Here's a change—a psychological thriller in which a man is the crazy one.
Michael Hayes made it through a childhood of poverty, abuse, and misery to what was, for him, the pinnacle of happiness—his eight-year love affair with Verity Metcalf, a girl he met at Bristol University. The centerpiece of their intensely passionate connection was a game they invented called the Crave. The pair would separate at a bar and wait for a man to hit on her; it never took long. From across the room, Michael would watch for the signal. When she touched her silver eagle necklace, he "would push through the mass of people, pulling at the useless man drooling over her, and ask him what he thought he was doing talking to my girlfriend. And because I am useful-looking in that tall, broad way, and because V likes me to lift weights and start all my days with a run, they would invariably back off with their hands in front of their faces." Having dispatched the hapless patsy, they would sometimes head to the bathroom to have sex. All is going well until Michael takes a temporary job in the U.S. in order to make a lot of money quickly, working toward his master plan of retiring by 45. By the time he returns to England, things have gone awry.
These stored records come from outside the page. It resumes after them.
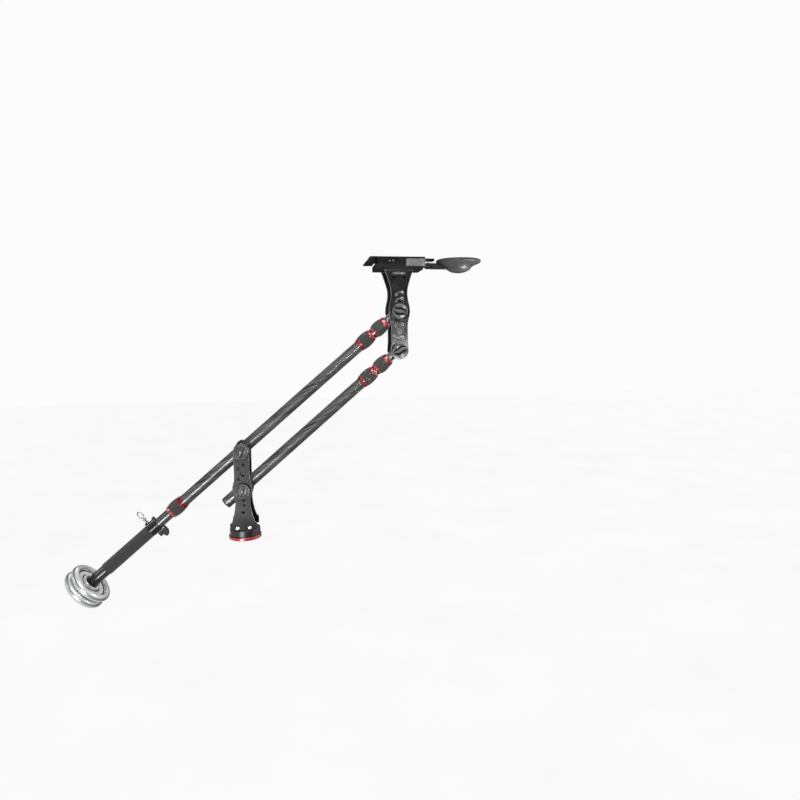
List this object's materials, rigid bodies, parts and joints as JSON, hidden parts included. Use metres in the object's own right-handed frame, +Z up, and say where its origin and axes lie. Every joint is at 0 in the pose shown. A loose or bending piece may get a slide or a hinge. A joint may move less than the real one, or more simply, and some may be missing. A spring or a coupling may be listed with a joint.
{
  "type": "camera jib crane",
  "caption": "Telescopic camera jib: parallel carbon tubes between a base bracket and a camera head with a clamp and palm handle, twist locks, and disc weights on a sliding rear tube.",
  "frame": {"origin": "centre of the underside of the red ring that is screwed down on a tripod, on the pan axis", "axes": "+Z up along the pan axis, +X from the base towards the camera head with the boom as stored, +Y away from the clamping knobs"},
  "size_m": [1.0282, 0.114, 0.8388],
  "materials": {
    "carbon": "carbon fibre laminate under clear gloss",
    "red_anodised": "red anodised, polished",
    "bracket_grey": "fine textured powder coat",
    "bracket_black": "satin black coat",
    "gloss_black": "gloss black",
    "satin_black": "satin black",
    "handle_black": "satin moulded plastic",
    "knob_grey": "satin dark grey",
    "alloy": "machined",
    "steel": "plated",
    "chrome": "polished chrome plate",
    "brass": "machined",
    "nylon": "natural nylon",
    "plastic": "moulded",
    "foam": "matte grip sleeve"
  },
  "bodies": {
    "tripod_mount": {"tripod_ring": "red_anodised", "thread_insert": "brass", "pan_nut": "steel", "pan_washer": "nylon"},
    "base": {"pan_disc": "gloss_black", "base_block": "alloy", "base_plate_near": "bracket_grey", "base_plate_far": "bracket_grey", "base_bolt_1": "steel", "base_bolt_2": "steel"},
    "upper_boom": {"upper_tube": "carbon", "upper_saddle": "alloy", "base_upper_nut": "steel", "upper_collet_1": "plastic", "rear_collet": "plastic"},
    "lower_boom": {"lower_tube": "carbon", "lower_end_cap": "gloss_black", "lower_saddle": "alloy", "base_lower_nut": "steel", "lower_collet_1": "plastic"},
    "upper_mid": {"upper_mid_tube": "carbon", "upper_collet_2": "plastic"},
    "lower_mid": {"lower_mid_tube": "carbon", "lower_collet_2": "plastic"},
    "upper_inner": {"upper_inner_tube": "carbon", "upper_head_eye": "alloy", "head_upper_nut": "steel"},
    "lower_inner": {"lower_inner_tube": "carbon", "lower_head_eye": "alloy", "head_lower_nut": "steel"},
    "head": {"head_plate_near": "bracket_black", "head_plate_far": "bracket_black", "head_block": "alloy", "head_bolt_1": "satin_black", "head_bolt_2": "satin_black", "clamp_base": "bracket_black", "clamp_body": "bracket_black", "handle_pin": "steel"},
    "rear": {"rear_tube": "carbon"},
    "tail": {"tail_tube": "gloss_black", "tail_grip": "foam", "tail_collar": "satin_black", "tail_plug": "gloss_black", "weight_front": "chrome", "weight_rear": "chrome"},
    "upper_lock_1": {"upper_lock_1": "red_anodised"},
    "upper_lock_2": {"upper_lock_2": "red_anodised"},
    "lower_lock_1": {"lower_lock_1": "red_anodised"},
    "lower_lock_2": {"lower_lock_2": "red_anodised"},
    "rear_lock": {"rear_lock": "red_anodised"},
    "base_upper_knob": {"base_upper_knob": "knob_grey"},
    "base_lower_knob": {"base_lower_knob": "knob_grey"},
    "head_upper_knob": {"head_upper_knob": "knob_grey"},
    "head_lower_knob": {"head_lower_knob": "knob_grey"},
    "jaw": {"clamp_jaw": "alloy"},
    "camera_plate": {"camera_plate": "bracket_black"},
    "camera_screw": {"camera_screw": "steel"},
    "palm_handle": {"palm_handle": "handle_black"},
    "thumb_screw": {"tail_thumb_screw": "steel"},
    "weight_nut": {"weight_nut": "steel"}
  },
  "joints": [
    {"name": "pan", "type": "hinge", "parent": "tripod_mount", "child": "base", "pos_m": [0, 0, 0], "axis": [0, 0, 1], "continuous": true},
    {"name": "boom_tilt", "type": "hinge", "parent": "base", "child": "upper_boom", "pos_m": [0, 0, 0.221], "axis": [0, -1, 0], "range_deg": [-80, 19.5]},
    {"name": "lower_tilt", "type": "hinge", "parent": "base", "child": "lower_boom", "pos_m": [0, 0, 0.125], "axis": [0, -1, 0], "range_deg": [-80, 19.5]},
    {"name": "upper_mid_slide", "type": "slide", "parent": "upper_boom", "child": "upper_mid", "axis": [0.7604, 0, 0.6494], "range_m": [0, 0.37]},
    {"name": "upper_inner_slide", "type": "slide", "parent": "upper_mid", "child": "upper_inner", "axis": [0.7604, 0, 0.6494], "range_m": [0, 0.37]},
    {"name": "lower_mid_slide", "type": "slide", "parent": "lower_boom", "child": "lower_mid", "axis": [0.7604, 0, 0.6494], "range_m": [0, 0.37]},
    {"name": "lower_inner_slide", "type": "slide", "parent": "lower_mid", "child": "lower_inner", "axis": [0.7604, 0, 0.6494], "range_m": [0, 0.37]},
    {"name": "head_level", "type": "hinge", "parent": "upper_inner", "child": "head", "pos_m": [0.39161, 0, 0.55547], "axis": [0, -1, 0], "range_deg": [-19.5, 80]},
    {"name": "rear_slide", "type": "slide", "parent": "upper_boom", "child": "rear", "axis": [-0.7604, 0, -0.6494], "range_m": [0, 0.13]},
    {"name": "tail_slide", "type": "slide", "parent": "rear", "child": "tail", "axis": [-0.7604, 0, -0.6494], "range_m": [0, 0.14]},
    {"name": "upper_lock_1_turn", "type": "hinge", "parent": "upper_boom", "child": "upper_lock_1", "pos_m": [0, 0, 0.221], "axis": [0.7604, 0, 0.6494], "range_deg": [0, 90]},
    {"name": "upper_lock_2_turn", "type": "hinge", "parent": "upper_mid", "child": "upper_lock_2", "pos_m": [0, 0, 0.221], "axis": [0.7604, 0, 0.6494], "range_deg": [0, 90]},
    {"name": "lower_lock_1_turn", "type": "hinge", "parent": "lower_boom", "child": "lower_lock_1", "pos_m": [0, 0, 0.125], "axis": [0.7604, 0, 0.6494], "range_deg": [0, 90]},
    {"name": "lower_lock_2_turn", "type": "hinge", "parent": "lower_mid", "child": "lower_lock_2", "pos_m": [0, 0, 0.125], "axis": [0.7604, 0, 0.6494], "range_deg": [0, 90]},
    {"name": "rear_lock_turn", "type": "hinge", "parent": "upper_boom", "child": "rear_lock", "pos_m": [0, 0, 0.221], "axis": [0.7604, 0, 0.6494], "range_deg": [-90, 0]},
    {"name": "base_upper_knob_turn", "type": "hinge", "parent": "upper_boom", "child": "base_upper_knob", "pos_m": [0, 0, 0.221], "axis": [0, -1, 0], "range_deg": [0, 180]},
    {"name": "base_lower_knob_turn", "type": "hinge", "parent": "lower_boom", "child": "base_lower_knob", "pos_m": [0, 0, 0.125], "axis": [0, -1, 0], "range_deg": [0, 180]},
    {"name": "head_upper_knob_turn", "type": "hinge", "parent": "upper_inner", "child": "head_upper_knob", "pos_m": [0.39161, 0, 0.55547], "axis": [0, -1, 0], "range_deg": [0, 180]},
    {"name": "head_lower_knob_turn", "type": "hinge", "parent": "lower_inner", "child": "head_lower_knob", "pos_m": [0.39161, 0, 0.45947], "axis": [0, -1, 0], "range_deg": [0, 180]},
    {"name": "jaw_slide", "type": "slide", "parent": "head", "child": "jaw", "axis": [0, -1, 0], "range_m": [0, 0.002]},
    {"name": "plate_slide", "type": "slide", "parent": "head", "child": "camera_plate", "axis": [1, 0, 0], "range_m": [-0.03, 0]},
    {"name": "camera_screw_slide", "type": "slide", "parent": "camera_plate", "child": "camera_screw", "axis": [1, 0, 0], "range_m": [-0.02, 0.02]},
    {"name": "handle_swing", "type": "hinge", "parent": "head", "child": "palm_handle", "pos_m": [0.47161, 0, 0.66747], "axis": [0, 0, 1], "range_deg": [-60, 60]},
    {"name": "thumb_screw_turn", "type": "hinge", "parent": "tail", "child": "thumb_screw", "pos_m": [-0.21748, 0, 0.03526], "axis": [-0.6494, 0, 0.7604], "range_deg": [0, 180]},
    {"name": "weight_nut_turn", "type": "hinge", "parent": "tail", "child": "weight_nut", "pos_m": [0, 0, 0.221], "axis": [0.7604, 0, 0.6494], "range_deg": [0, 180]}
  ],
  "couplings": [
    {"joint": "lower_tilt", "follows": "boom_tilt", "ratio": 1},
    {"joint": "head_level", "follows": "boom_tilt", "ratio": -1},
    {"joint": "lower_mid_slide", "follows": "upper_mid_slide", "ratio": 1},
    {"joint": "lower_inner_slide", "follows": "upper_inner_slide", "ratio": 1}
  ]
}
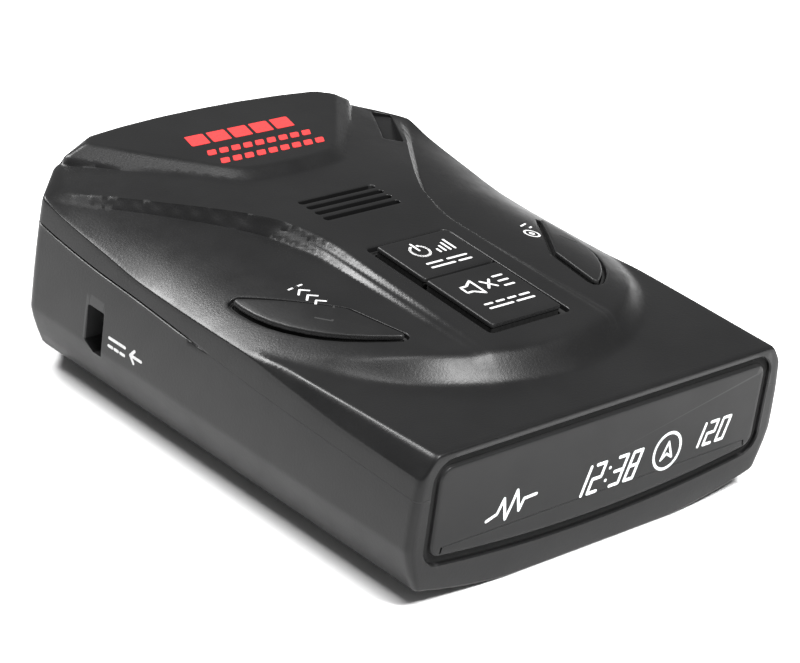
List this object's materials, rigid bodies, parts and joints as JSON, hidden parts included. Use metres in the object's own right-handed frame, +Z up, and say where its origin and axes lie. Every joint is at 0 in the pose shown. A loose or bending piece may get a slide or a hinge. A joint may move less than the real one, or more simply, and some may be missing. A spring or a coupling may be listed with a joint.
{
  "type": "radar detector",
  "caption": "Dashboard radar detector: wedge-shaped case with a display end, two centre keys, leaf-shaped side keys, speaker slots and a rear pad.",
  "frame": {"origin": "centre of the footprint on the flat underside", "axes": "+X to the driver's right, +Y forward to the windscreen, +Z up; the display faces -Y"},
  "size_m": [0.0782, 0.098, 0.0328],
  "materials": {
    "case_plastic": "fine-textured charcoal, satin",
    "key_plastic": "fine-textured charcoal",
    "window_plastic": "smoked, semi-gloss",
    "laser_plastic": "dark red-black filter",
    "black_rubber": "matte black",
    "black_plastic": "moulded black",
    "display_glass": "dark display glass",
    "circuit_board": "green solder mask",
    "flex_film": "amber film",
    "screw_steel": "zinc-black",
    "socket_metal": "tinned",
    "contact_brass": "gold-flashed",
    "horn_metal": "die-cast",
    "speaker_metal": "black",
    "patch_ceramic": "fired ceramic",
    "lens_glass": "clear",
    "speaker_cloth": "woven dust cloth",
    "label_film": "silver film",
    "badge_print": "red print"
  },
  "bodies": {
    "root": {"backup_cell": "socket_metal", "board_connector": "black_plastic", "board_screws": "screw_steel", "case_screws": "screw_steel", "dc_contacts": "contact_brass", "dc_socket": "socket_metal", "display_board": "circuit_board", "display_flex": "flex_film", "display_gasket": "black_rubber", "display_glass": "display_glass", "display_holder": "black_plastic", "display_window": "window_plastic", "gps_antenna": "patch_ceramic", "gps_bracket": "socket_metal", "horn_antenna": "horn_metal", "key_board": "circuit_board", "laser_lens": "lens_glass", "laser_sensor": "black_plastic", "laser_window": "laser_plastic", "left_switch": "socket_metal", "lower_case": "case_plastic", "main_board": "circuit_board", "mixer_board": "circuit_board", "mute_switch": "socket_metal", "pad_badge": "badge_print", "power_switch": "socket_metal", "processor": "black_plastic", "rating_label": "label_film", "rf_shield": "socket_metal", "right_switch": "socket_metal", "speaker": "speaker_metal", "speaker_cloth": "speaker_cloth", "upper_case": "case_plastic"},
    "mute_key": {"mute_button": "key_plastic", "mute_plunger": "black_plastic"},
    "power_key": {"power_button": "key_plastic", "power_plunger": "black_plastic"},
    "left_key": {"left_button": "key_plastic", "left_plunger": "black_plastic"},
    "right_key": {"right_button": "key_plastic", "right_plunger": "black_plastic"}
  },
  "joints": [
    {"name": "mute_press", "type": "slide", "parent": "root", "child": "mute_key", "axis": [0, 0, -1], "range_m": [0, 0.0005], "stiffness_N_per_m": 1500, "springref_m": -0.0003},
    {"name": "power_press", "type": "slide", "parent": "root", "child": "power_key", "axis": [0, 0, -1], "range_m": [0, 0.0005], "stiffness_N_per_m": 1500, "springref_m": -0.0003},
    {"name": "left_press", "type": "slide", "parent": "root", "child": "left_key", "axis": [0, 0, -1], "range_m": [0, 0.0005], "stiffness_N_per_m": 1500, "springref_m": -0.0003},
    {"name": "right_press", "type": "slide", "parent": "root", "child": "right_key", "axis": [0, 0, -1], "range_m": [0, 0.0005], "stiffness_N_per_m": 1500, "springref_m": -0.0003}
  ]
}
One of the first pieces of mail he receives is an invitation to V's wedding. He's only upset for a moment, excited to realize this is just one step in Crave, the most daring one ever. "Part of me doesn't want to write it all down like this, but my barrister says I must," he explains.
Which is worse—an emotionally disturbed murderer or a woman with a fierce libido? Hall's U.S. debut is designed to show just how much trouble society has answering that question.